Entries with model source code
——————
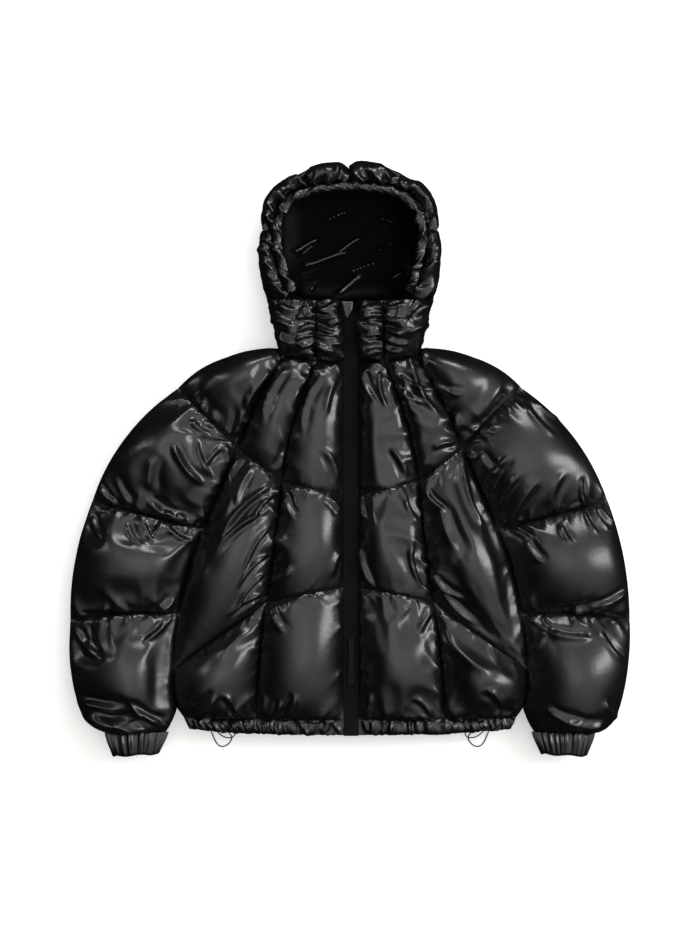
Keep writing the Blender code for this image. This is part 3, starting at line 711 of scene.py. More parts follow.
def simulate(sheets):
    """Runs every cloth together and returns where the points end up, in millimetres."""
    for sheet in sheets:
        start_cloth(sheet)
    for number in range(1, FRAMES + 1):
        bpy.context.scene.frame_set(number)
    graph = bpy.context.evaluated_depsgraph_get()
    for sheet in sheets:
        flat = np.zeros(len(sheet.start) * 3)
        mesh = sheet.object.evaluated_get(graph).to_mesh()
        mesh.vertices.foreach_get("co", flat)
        move = flat.reshape(-1, 3) / MM - sheet.start
        move = calmed(move.reshape(sheet.tall, sheet.wide, 3), sheet.slack).reshape(-1, 3)
        size = np.maximum(1e-6, np.linalg.norm(move, axis=1))[:, None]
        sheet.end = sheet.start + move * np.minimum(1, CAP / size)
        sheet.end[:, 2] = np.maximum(0, sheet.end[:, 2])
    for sheet in sheets:
        bpy.data.objects.remove(sheet.object)
    bpy.context.scene.frame_set(1)


def close_sheet(sheet):
    """The finished pad of a simulated sheet."""
    mesh = bpy.data.meshes.new(sheet.name)
    mesh.from_pydata((sheet.end * MM).tolist(), [], grid_faces(sheet.tall, sheet.wide).tolist())
    return finish_pad(sheet.name + "_pad", mesh, sheet.nodes, sheet.plane)


def edge_rings(work):
    """The open edges of a mesh, ring by ring."""
    left = {edge for edge in work.edges if edge.is_boundary}
    rings = []
    while left:
        ring, ahead = [], [left.pop()]
        while ahead:
            edge = ahead.pop()
            ring.append(edge)
            for vert in edge.verts:
                for other in vert.link_edges:
                    if other in left:
                        left.discard(other)
                        ahead.append(other)
        rings.append(ring)
    return rings


def close_rings(work, plane):
    """Closes each open ring, with walls down to the plane first where there is one."""
    if plane is not None:
        open_edges = [edge for edge in work.edges if edge.is_boundary]
        made = bmesh.ops.extrude_edge_only(work, edges=open_edges)
        for item in made["geom"]:
            if isinstance(item, bmesh.types.BMVert):
                item.co.z = min(item.co.z - 0.2 * MM, plane * MM)
    for ring in edge_rings(work):
        corners = {vert for edge in ring for vert in edge.verts}
        middle = sum((vert.co for vert in corners), Vector()) / len(corners)
        if plane is not None:
            middle.z = plane * MM
        hub = work.verts.new(middle)
        for edge in ring:
            work.faces.new((*edge.verts, hub))


def finish_pad(name, mesh, nodes, plane=None):
    """Smooths an open shell, closes it, turns its faces out and hides the parts it stands for."""
    piece = bpy.data.objects.new(name, mesh)
    bpy.context.scene.collection.objects.link(piece)
    smooth = piece.modifiers.new("Smooth", "SUBSURF")
    smooth.levels = smooth.render_levels = 1
    thin = piece.modifiers.new("Thin", "DECIMATE")
    thin.ratio = THINNED
    apply_all(piece)
    work = bmesh.new()
    work.from_mesh(piece.data)
    close_rings(work, plane)
    bmesh.ops.recalc_face_normals(work, faces=work.faces)
    work.to_mesh(piece.data)
    work.free()
    piece.data.shade_smooth()
    piece.data.set_sharp_from_angle(angle=math.radians(SHARP_ABOVE))
    piece.data.materials.append(bpy.data.materials["coated_nylon"])
    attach(piece, BODY)
    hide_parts(*nodes)
    return piece


def apply_all(piece):
    """Applies every modifier of a piece."""
    bpy.ops.object.select_all(action="DESELECT")
    bpy.context.view_layer.objects.active = piece
    piece.select_set(True)
    for modifier in list(piece.modifiers):
        bpy.ops.object.modifier_apply(modifier=modifier.name)
    piece.select_set(False)


def crossing_points(upper, side_names, lower, shares_across, shares_down):
    """A grid for a piece that crosses the middle, from the wearer's right to the left."""
    half = (len(shares_across) - 1) // 2
    out = np.linspace(0, 1, half + 1)
    top_l, here = edge_points(upper, SEAMS[upper.split()[0]][0], 1, out)
    top_r, _ = edge_points(upper, SEAMS[upper.split()[0]][0], -1, out)
    down_l, _ = edge_points(side_names, here, 1, shares_down)
    down_r, _ = edge_points(side_names, here, -1, shares_down)
    foot_l, _ = edge_points(lower, SEAMS[lower][0], 1, out)
    foot_r, _ = edge_points(lower, SEAMS[lower][0], -1, out)
    top = np.concatenate((top_r[::-1], top_l[1:]))
    foot = np.concatenate((foot_r[::-1], foot_l[1:]))
    return coons(top, down_l, foot, down_r, np.linspace(0, 1, 2 * half + 1), shares_down)


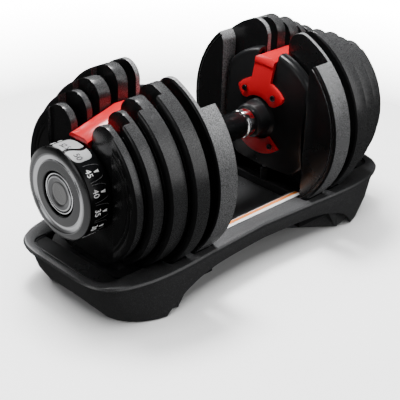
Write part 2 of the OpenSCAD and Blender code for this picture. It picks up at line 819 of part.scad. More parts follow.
——————
**Exercise details:** Print all the data exactly.

**Task solution:**
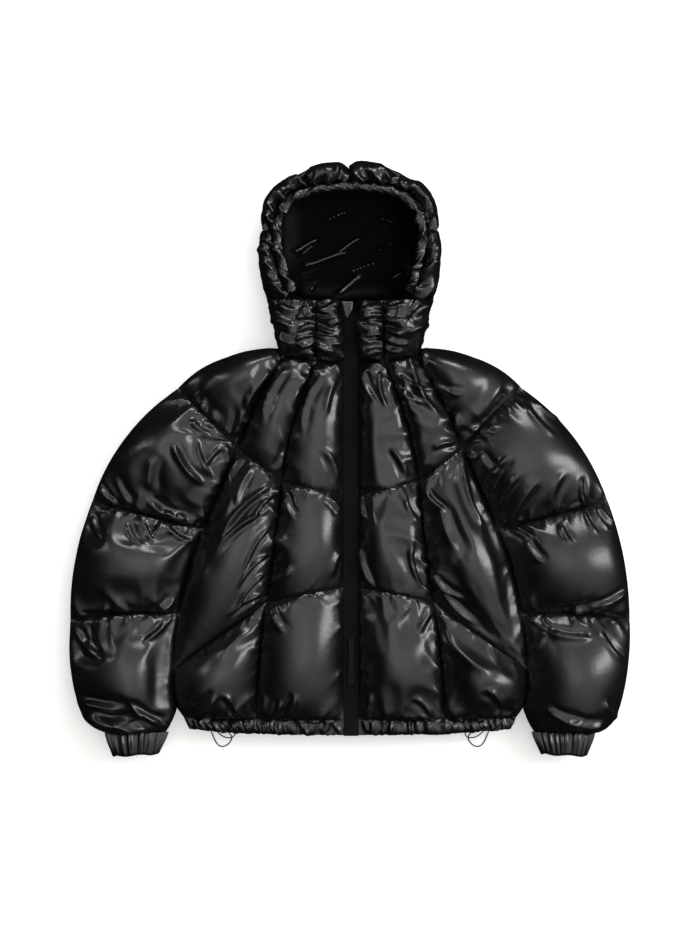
Keep writing the Blender code for this image. This is part 3, starting at line 711 of scene.py. More parts follow.
def simulate(sheets):
    """Runs every cloth together and returns where the points end up, in millimetres."""
    for sheet in sheets:
        start_cloth(sheet)
    for number in range(1, FRAMES + 1):
        bpy.context.scene.frame_set(number)
    graph = bpy.context.evaluated_depsgraph_get()
    for sheet in sheets:
        flat = np.zeros(len(sheet.start) * 3)
        mesh = sheet.object.evaluated_get(graph).to_mesh()
        mesh.vertices.foreach_get("co", flat)
        move = flat.reshape(-1, 3) / MM - sheet.start
        move = calmed(move.reshape(sheet.tall, sheet.wide, 3), sheet.slack).reshape(-1, 3)
        size = np.maximum(1e-6, np.linalg.norm(move, axis=1))[:, None]
        sheet.end = sheet.start + move * np.minimum(1, CAP / size)
        sheet.end[:, 2] = np.maximum(0, sheet.end[:, 2])
    for sheet in sheets:
        bpy.data.objects.remove(sheet.object)
    bpy.context.scene.frame_set(1)


def close_sheet(sheet):
    """The finished pad of a simulated sheet."""
    mesh = bpy.data.meshes.new(sheet.name)
    mesh.from_pydata((sheet.end * MM).tolist(), [], grid_faces(sheet.tall, sheet.wide).tolist())
    return finish_pad(sheet.name + "_pad", mesh, sheet.nodes, sheet.plane)


def edge_rings(work):
    """The open edges of a mesh, ring by ring."""
    left = {edge for edge in work.edges if edge.is_boundary}
    rings = []
    while left:
        ring, ahead = [], [left.pop()]
        while ahead:
            edge = ahead.pop()
            ring.append(edge)
            for vert in edge.verts:
                for other in vert.link_edges:
                    if other in left:
                        left.discard(other)
                        ahead.append(other)
        rings.append(ring)
    return rings


def close_rings(work, plane):
    """Closes each open ring, with walls down to the plane first where there is one."""
    if plane is not None:
        open_edges = [edge for edge in work.edges if edge.is_boundary]
        made = bmesh.ops.extrude_edge_only(work, edges=open_edges)
        for item in made["geom"]:
            if isinstance(item, bmesh.types.BMVert):
                item.co.z = min(item.co.z - 0.2 * MM, plane * MM)
    for ring in edge_rings(work):
        corners = {vert for edge in ring for vert in edge.verts}
        middle = sum((vert.co for vert in corners), Vector()) / len(corners)
        if plane is not None:
            middle.z = plane * MM
        hub = work.verts.new(middle)
        for edge in ring:
            work.faces.new((*edge.verts, hub))


def finish_pad(name, mesh, nodes, plane=None):
    """Smooths an open shell, closes it, turns its faces out and hides the parts it stands for."""
    piece = bpy.data.objects.new(name, mesh)
    bpy.context.scene.collection.objects.link(piece)
    smooth = piece.modifiers.new("Smooth", "SUBSURF")
    smooth.levels = smooth.render_levels = 1
    thin = piece.modifiers.new("Thin", "DECIMATE")
    thin.ratio = THINNED
    apply_all(piece)
    work = bmesh.new()
    work.from_mesh(piece.data)
    close_rings(work, plane)
    bmesh.ops.recalc_face_normals(work, faces=work.faces)
    work.to_mesh(piece.data)
    work.free()
    piece.data.shade_smooth()
    piece.data.set_sharp_from_angle(angle=math.radians(SHARP_ABOVE))
    piece.data.materials.append(bpy.data.materials["coated_nylon"])
    attach(piece, BODY)
    hide_parts(*nodes)
    return piece


def apply_all(piece):
    """Applies every modifier of a piece."""
    bpy.ops.object.select_all(action="DESELECT")
    bpy.context.view_layer.objects.active = piece
    piece.select_set(True)
    for modifier in list(piece.modifiers):
        bpy.ops.object.modifier_apply(modifier=modifier.name)
    piece.select_set(False)


def crossing_points(upper, side_names, lower, shares_across, shares_down):
    """A grid for a piece that crosses the middle, from the wearer's right to the left."""
    half = (len(shares_across) - 1) // 2
    out = np.linspace(0, 1, half + 1)
    top_l, here = edge_points(upper, SEAMS[upper.split()[0]][0], 1, out)
    top_r, _ = edge_points(upper, SEAMS[upper.split()[0]][0], -1, out)
    down_l, _ = edge_points(side_names, here, 1, shares_down)
    down_r, _ = edge_points(side_names, here, -1, shares_down)
    foot_l, _ = edge_points(lower, SEAMS[lower][0], 1, out)
    foot_r, _ = edge_points(lower, SEAMS[lower][0], -1, out)
    top = np.concatenate((top_r[::-1], top_l[1:]))
    foot = np.concatenate((foot_r[::-1], foot_l[1:]))
    return coons(top, down_l, foot, down_r, np.linspace(0, 1, 2 * half + 1), shares_down)


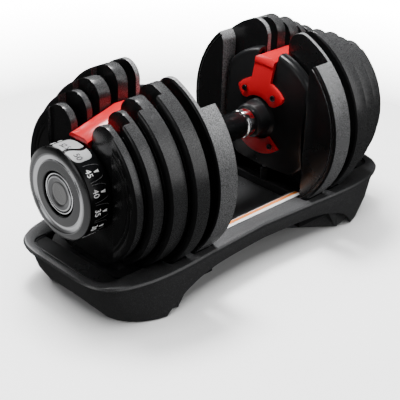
Write part 2 of the OpenSCAD and Blender code for this picture. It picks up at line 819 of part.scad. More parts follow.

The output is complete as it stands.